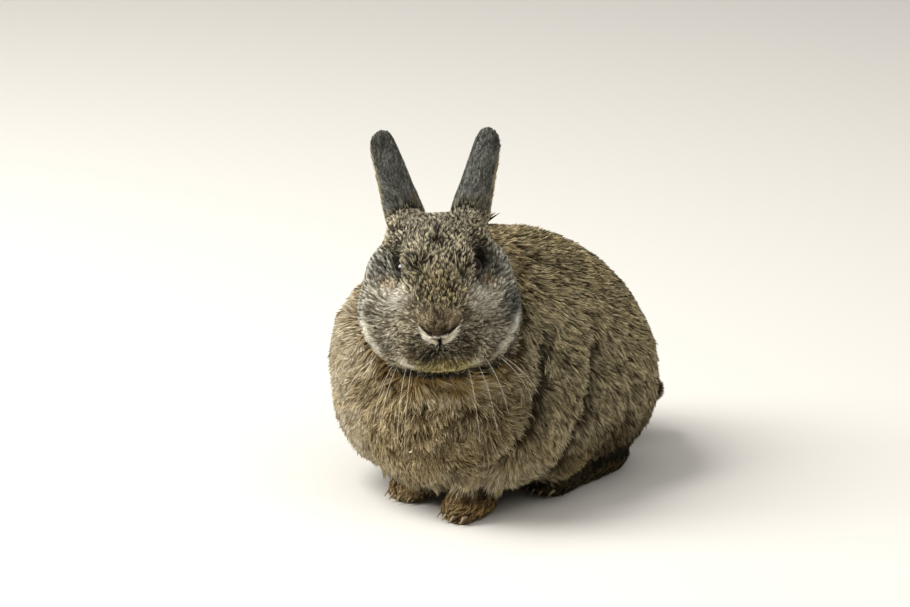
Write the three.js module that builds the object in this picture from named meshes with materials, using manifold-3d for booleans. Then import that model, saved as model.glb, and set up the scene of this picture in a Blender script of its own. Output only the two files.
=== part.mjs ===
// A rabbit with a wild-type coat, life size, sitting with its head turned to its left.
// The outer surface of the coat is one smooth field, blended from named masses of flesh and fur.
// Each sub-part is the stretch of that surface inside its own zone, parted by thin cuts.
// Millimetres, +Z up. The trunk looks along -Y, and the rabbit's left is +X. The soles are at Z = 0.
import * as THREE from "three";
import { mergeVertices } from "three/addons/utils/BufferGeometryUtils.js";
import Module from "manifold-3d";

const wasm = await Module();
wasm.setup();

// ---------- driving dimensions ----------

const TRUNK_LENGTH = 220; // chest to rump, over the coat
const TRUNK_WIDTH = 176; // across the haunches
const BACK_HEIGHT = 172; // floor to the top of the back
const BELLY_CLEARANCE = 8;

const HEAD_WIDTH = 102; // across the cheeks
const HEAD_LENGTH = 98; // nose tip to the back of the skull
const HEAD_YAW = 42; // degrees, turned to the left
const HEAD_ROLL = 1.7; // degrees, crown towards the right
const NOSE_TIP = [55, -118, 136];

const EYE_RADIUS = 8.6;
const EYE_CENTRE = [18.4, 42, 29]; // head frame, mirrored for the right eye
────
__What to produce__
Reproduce the data in full, exactly as presented.

__Task solution__
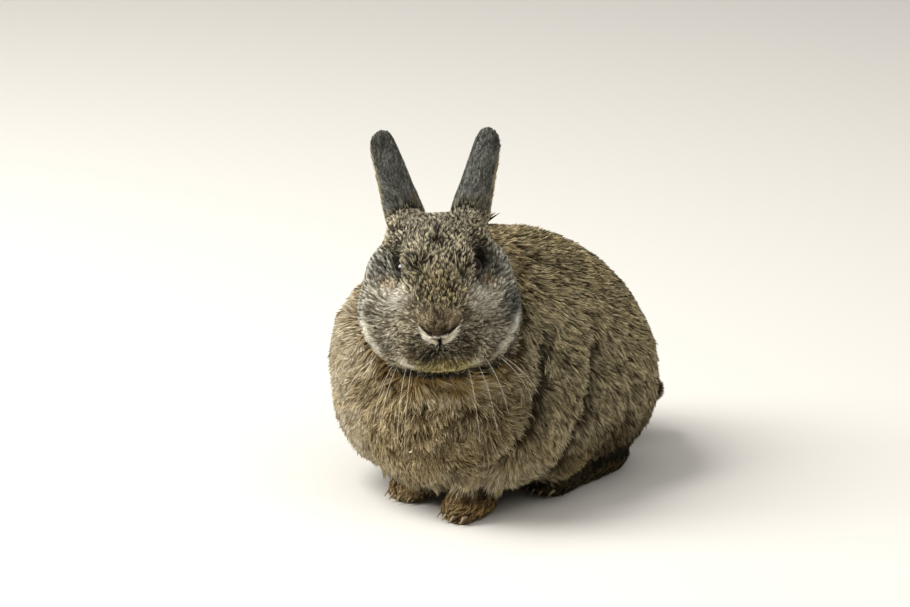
Write the three.js module that builds the object in this picture from named meshes with materials, using manifold-3d for booleans. Then import that model, saved as model.glb, and set up the scene of this picture in a Blender script of its own. Output only the two files.
=== part.mjs ===
// A rabbit with a wild-type coat, life size, sitting with its head turned to its left.
// The outer surface of the coat is one smooth field, blended from named masses of flesh and fur.
// Each sub-part is the stretch of that surface inside its own zone, parted by thin cuts.
// Millimetres, +Z up. The trunk looks along -Y, and the rabbit's left is +X. The soles are at Z = 0.
import * as THREE from "three";
import { mergeVertices } from "three/addons/utils/BufferGeometryUtils.js";
import Module from "manifold-3d";

const wasm = await Module();
wasm.setup();

// ---------- driving dimensions ----------

const TRUNK_LENGTH = 220; // chest to rump, over the coat
const TRUNK_WIDTH = 176; // across the haunches
const BACK_HEIGHT = 172; // floor to the top of the back
const BELLY_CLEARANCE = 8;

const HEAD_WIDTH = 102; // across the cheeks
const HEAD_LENGTH = 98; // nose tip to the back of the skull
const HEAD_YAW = 42; // degrees, turned to the left
const HEAD_ROLL = 1.7; // degrees, crown towards the right
const NOSE_TIP = [55, -118, 136];

const EYE_RADIUS = 8.6;
const EYE_CENTRE = [18.4, 42, 29]; // head frame, mirrored for the right eye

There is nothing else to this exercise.